LISTING:
——
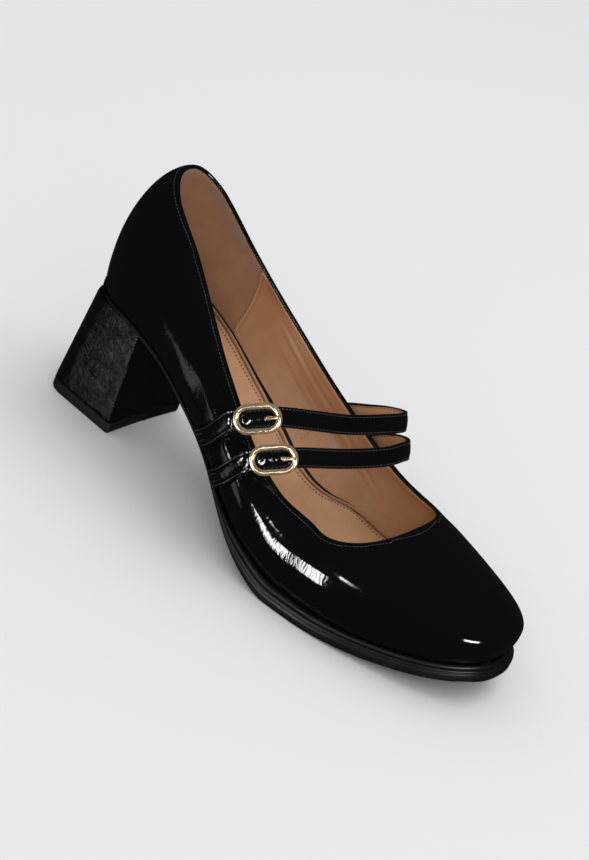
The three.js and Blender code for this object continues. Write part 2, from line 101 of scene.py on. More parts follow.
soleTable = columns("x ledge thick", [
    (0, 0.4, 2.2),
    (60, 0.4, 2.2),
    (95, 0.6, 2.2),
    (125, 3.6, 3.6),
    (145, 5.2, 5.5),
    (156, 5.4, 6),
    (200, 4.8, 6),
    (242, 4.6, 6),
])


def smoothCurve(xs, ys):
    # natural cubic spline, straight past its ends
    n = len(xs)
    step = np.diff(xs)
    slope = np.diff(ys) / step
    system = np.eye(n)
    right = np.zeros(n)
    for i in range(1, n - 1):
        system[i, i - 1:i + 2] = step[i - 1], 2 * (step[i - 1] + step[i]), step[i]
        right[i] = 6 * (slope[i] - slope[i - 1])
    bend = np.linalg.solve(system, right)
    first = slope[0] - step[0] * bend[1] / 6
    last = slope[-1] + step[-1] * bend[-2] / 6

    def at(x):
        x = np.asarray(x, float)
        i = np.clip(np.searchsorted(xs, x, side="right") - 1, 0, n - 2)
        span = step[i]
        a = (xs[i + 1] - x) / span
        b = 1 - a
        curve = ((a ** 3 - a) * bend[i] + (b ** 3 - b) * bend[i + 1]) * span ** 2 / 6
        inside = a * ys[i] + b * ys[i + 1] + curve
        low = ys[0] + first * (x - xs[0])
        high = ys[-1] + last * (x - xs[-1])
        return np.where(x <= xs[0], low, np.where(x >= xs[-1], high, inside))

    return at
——
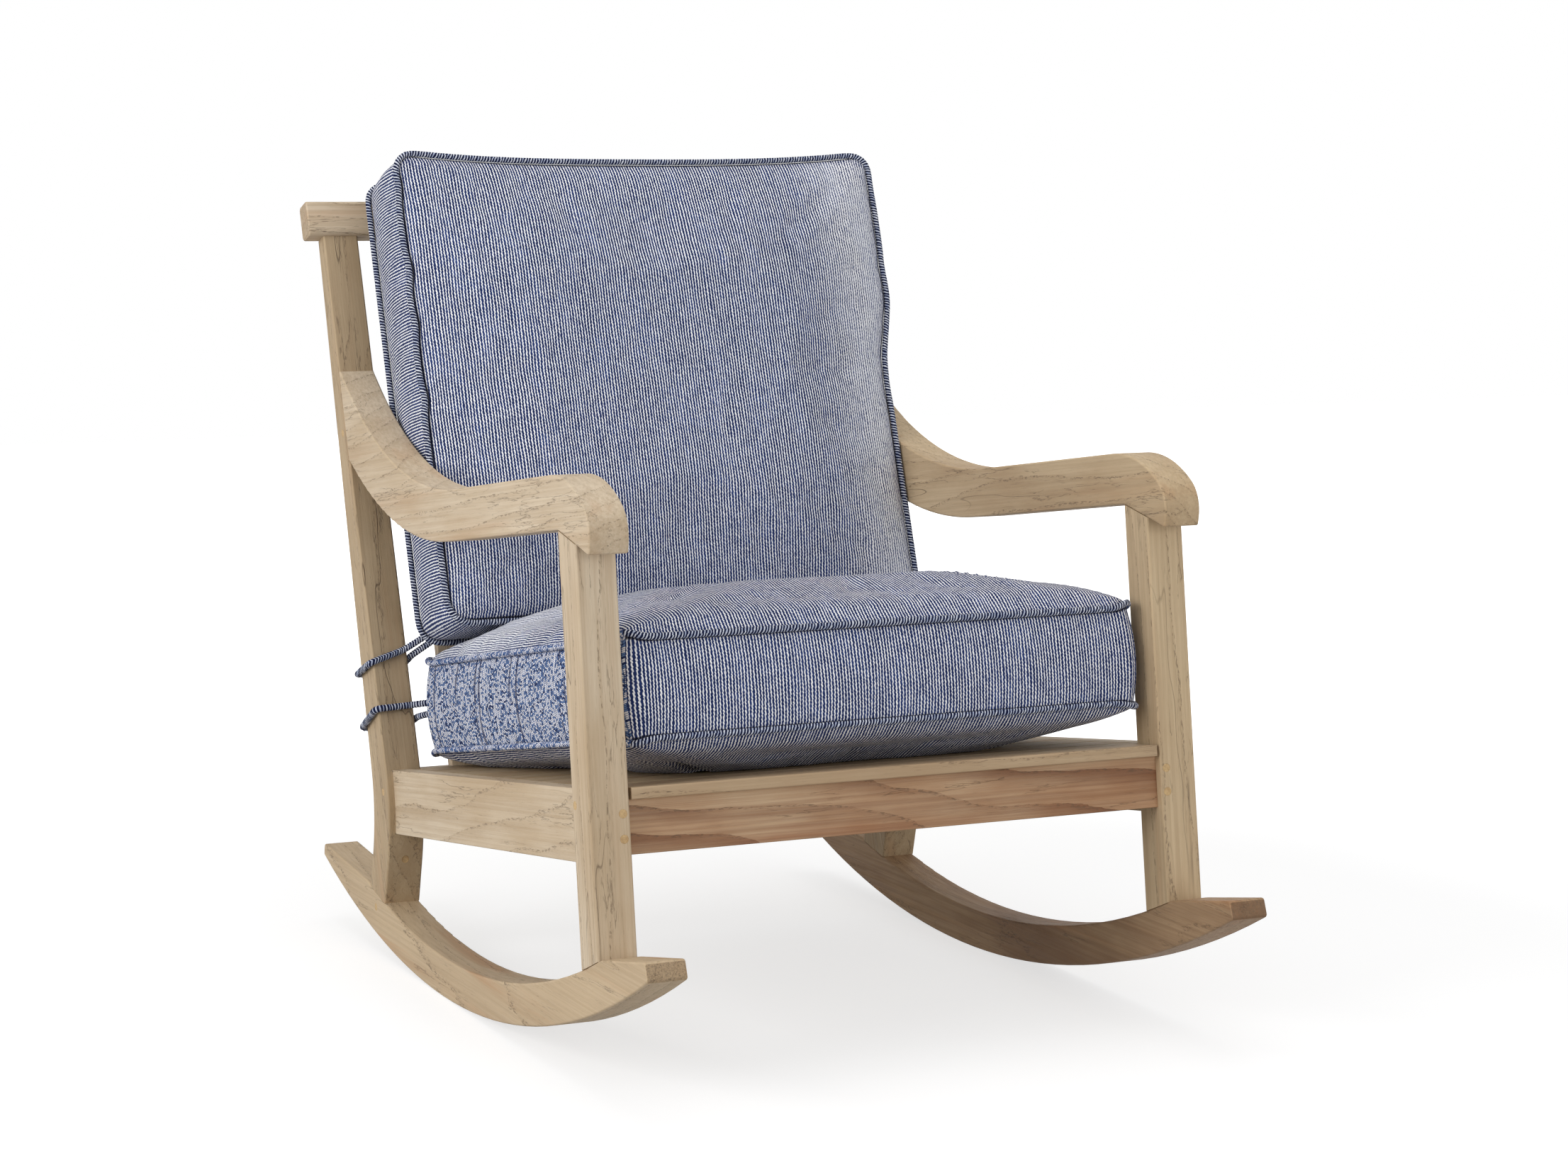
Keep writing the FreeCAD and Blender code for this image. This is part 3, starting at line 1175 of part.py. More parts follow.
——
STATED PROBLEM: Which lines hold the word "part"? Return all of them from the records above.

SOLVED EXERCISE:
The three.js and Blender code for this object continues. Write part 2, from line 101 of scene.py on. More parts follow.
Keep writing the FreeCAD and Blender code for this image. This is part 3, starting at line 1175 of part.py. More parts follow.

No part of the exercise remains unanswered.